I don't need to tell you that these are different cases though. Right? Right? I mean it's not like you can conflate them just with each other in a headline.
"Preacher of Hate has more rights than me." Daily Mirror.
Which brings us to my final point. The newspapers in this case haven't actually had to find this story. Tappin supplied it himself. He wore a blazer and cravat on his plane trip stateside to "teach the Americans some class" and has been promoting his own story ad infinitem for the last few weeks. That this won't help him at all Stateside is moot point, he has the perfect media storm: a story that appeals to the tabloiders and readers of the Guardian, despite the fact that it has no merit whatsoever.
Old white guys in golf-clubs commit crimes too and if it emerges that he has sold batteries to the Iranian nuclear program knowingly, then he should go to jail for a very long time and good on the US for prosecuting this case. And if he has not, well that is unfortunate, but justice rolls on and we are generally safer for it.
Finally, a not on constitutional issues. The USA rarely allows her own citizens to be extradited which is one of the things that inspires a lot of ire amongst citizens of other nations. The USA is a constitutional democracy where congress and the courts must ratify international agreements so that a small limited executive cannot sign away the rights of her people without the consent of those same people. If we want to see more sovereignty, more control and more democracy, perhaps it is there that we should look.
Tuesday, 28 February 2012
Tuesday, 14 February 2012
A little like a new computer, the Leveson enquiry was out of date before it even started. I read with interest that Paul Dacre would like to see a the introduction of a ‘kite-mark’ system for journalists. However, surely any such move, aimed only at “members of print news gathering organisations or magazines” is a move aimed at justifying the existence of such organisations rather than attempting to fix any ethical wrongdoing?
Actual Daily Mail headline probably.
By the time the News of the World finished last year, its circulation had fallen to 2.7m copies, easily the most popular of the sunday papers and as such, an excellent example of the changing way in which we now consume news.
There is absolutely no doubt that media organisations have used underhand methods to break stories before, perhaps even more so in the pre-internet days when breaking a story quickly could give your paper up to a full day’s advantage over your competitors. Today the competition is even more fierce, with hundreds of thousands of online blogs and news outlets existing to circulate content. Of course ‘content’ is the key word here. Often what is produced is nothing more than comment or rumour which is then seized upon and parroted ad-infinitum by the other blogs, by the dailies and by news organisations globally until often the source of the story completely disappears.
This situation surely gives some sort of credence to Paul Dacre’s argument. Whatever one might think of the Daily Mail, at least his idea of a ‘kite-mark’ brand for journalism allows a future for real ‘reporting’. After all, despite the existence of hundreds of thousands of news organisations globally, most people are still relatively loyal to a few established brands. It is telling that MailOnline and the BBC are still the most popular deliverers of news in the UK.

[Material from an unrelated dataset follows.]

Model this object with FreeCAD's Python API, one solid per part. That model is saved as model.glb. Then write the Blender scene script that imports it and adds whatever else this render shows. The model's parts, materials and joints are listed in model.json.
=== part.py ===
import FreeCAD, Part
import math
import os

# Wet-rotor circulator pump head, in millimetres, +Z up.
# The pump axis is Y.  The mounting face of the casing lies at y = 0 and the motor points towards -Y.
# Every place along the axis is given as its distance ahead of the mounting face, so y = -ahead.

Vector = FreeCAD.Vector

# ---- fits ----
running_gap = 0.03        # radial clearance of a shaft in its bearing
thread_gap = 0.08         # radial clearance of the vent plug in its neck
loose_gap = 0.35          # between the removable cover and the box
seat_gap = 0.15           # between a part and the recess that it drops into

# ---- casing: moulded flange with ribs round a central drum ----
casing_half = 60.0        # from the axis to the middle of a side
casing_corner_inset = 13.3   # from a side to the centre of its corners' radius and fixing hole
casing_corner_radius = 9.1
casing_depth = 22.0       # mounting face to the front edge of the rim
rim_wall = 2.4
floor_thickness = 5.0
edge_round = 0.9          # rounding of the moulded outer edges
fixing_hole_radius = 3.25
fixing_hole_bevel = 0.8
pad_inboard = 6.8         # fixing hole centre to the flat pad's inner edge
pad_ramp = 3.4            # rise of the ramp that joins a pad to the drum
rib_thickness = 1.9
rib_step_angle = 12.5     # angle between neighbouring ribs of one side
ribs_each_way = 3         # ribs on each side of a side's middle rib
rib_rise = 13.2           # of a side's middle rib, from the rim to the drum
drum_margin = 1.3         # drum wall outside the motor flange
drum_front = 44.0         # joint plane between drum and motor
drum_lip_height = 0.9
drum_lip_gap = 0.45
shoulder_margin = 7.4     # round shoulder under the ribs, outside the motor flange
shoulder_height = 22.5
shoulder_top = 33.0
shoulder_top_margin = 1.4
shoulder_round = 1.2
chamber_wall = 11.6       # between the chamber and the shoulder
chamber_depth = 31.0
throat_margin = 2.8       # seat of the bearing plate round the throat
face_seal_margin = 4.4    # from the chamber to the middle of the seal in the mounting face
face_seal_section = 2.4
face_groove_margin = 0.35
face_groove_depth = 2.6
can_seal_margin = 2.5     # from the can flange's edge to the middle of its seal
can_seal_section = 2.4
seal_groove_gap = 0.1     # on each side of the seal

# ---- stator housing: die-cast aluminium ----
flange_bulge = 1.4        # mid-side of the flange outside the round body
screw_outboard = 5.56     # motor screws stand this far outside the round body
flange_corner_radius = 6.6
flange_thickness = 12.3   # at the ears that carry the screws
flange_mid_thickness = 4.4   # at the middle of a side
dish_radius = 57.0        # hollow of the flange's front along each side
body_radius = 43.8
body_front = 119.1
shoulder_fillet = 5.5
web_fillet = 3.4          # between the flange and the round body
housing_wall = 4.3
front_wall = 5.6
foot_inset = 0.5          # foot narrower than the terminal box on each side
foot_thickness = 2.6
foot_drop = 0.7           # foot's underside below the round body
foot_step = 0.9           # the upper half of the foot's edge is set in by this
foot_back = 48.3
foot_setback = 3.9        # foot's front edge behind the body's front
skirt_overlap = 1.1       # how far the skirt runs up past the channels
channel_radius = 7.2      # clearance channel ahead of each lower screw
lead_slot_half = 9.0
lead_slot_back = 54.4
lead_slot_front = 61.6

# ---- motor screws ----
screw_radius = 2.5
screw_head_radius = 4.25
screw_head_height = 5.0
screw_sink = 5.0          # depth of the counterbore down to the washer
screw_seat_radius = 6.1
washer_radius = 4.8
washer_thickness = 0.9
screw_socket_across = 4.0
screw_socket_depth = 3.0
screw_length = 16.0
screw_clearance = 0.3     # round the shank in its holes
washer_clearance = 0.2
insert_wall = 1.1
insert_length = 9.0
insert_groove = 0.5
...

Yet to claim that outlets such as Mail, Guardian or even the BBC are entirely or even primarily ‘reporting driven’ is a fallacy. Moreover, who gets to regulate what constitutes good reporting? Dacre has suggested that this kite mark be self-regulating but is that not, like many independent bodies, essentially the same as cronyism? Where would this ‘self-regulated kite mark’ leave upstarts like The Huffington Post? The newspapers would like a mark of journalistic quality to guarantee them privileged access to police reports and so on. They also want the government out of the business of regulating the press. Yet this is surely contradictory. By allowing a fatuously self-regulated group official access to privileged information, the government will be involved whether they like it or not and if there is one thing we really do not need, it is the government, especially spooky Labour shadow cabinet ministers suggesting that bad journalists should be ‘struck off’.
There has not been a single suggestion for how the press should conduct itself in this enquiry that has not come with a whiff of desperate nostalgia. They are fighting less for some debatable notion of press ethics than they are for their own lives. There are no laws that could have prevented last years scandal that are not already in the books. If anything, we could do with less rules, especially in regards to UK libel law.
Wouldn't mind seeing a bit of this.
What we are seeing as a shift of power. Whilst it is true that most people still use formal news organisations, they were far from the first to report on the Arab spring, the financial crisis and so many other stories. They act as a useful filter for information, a quality control, but here their position is as precarious as ever. If they do not provide us with what they want, they will swiftly decline to be replaced by something new. In some ways that is all the regulation we need. That is until you look and see what sort of news is most popular. But to fight our new world is to be like King Canute fighting the incoming tide. Useless.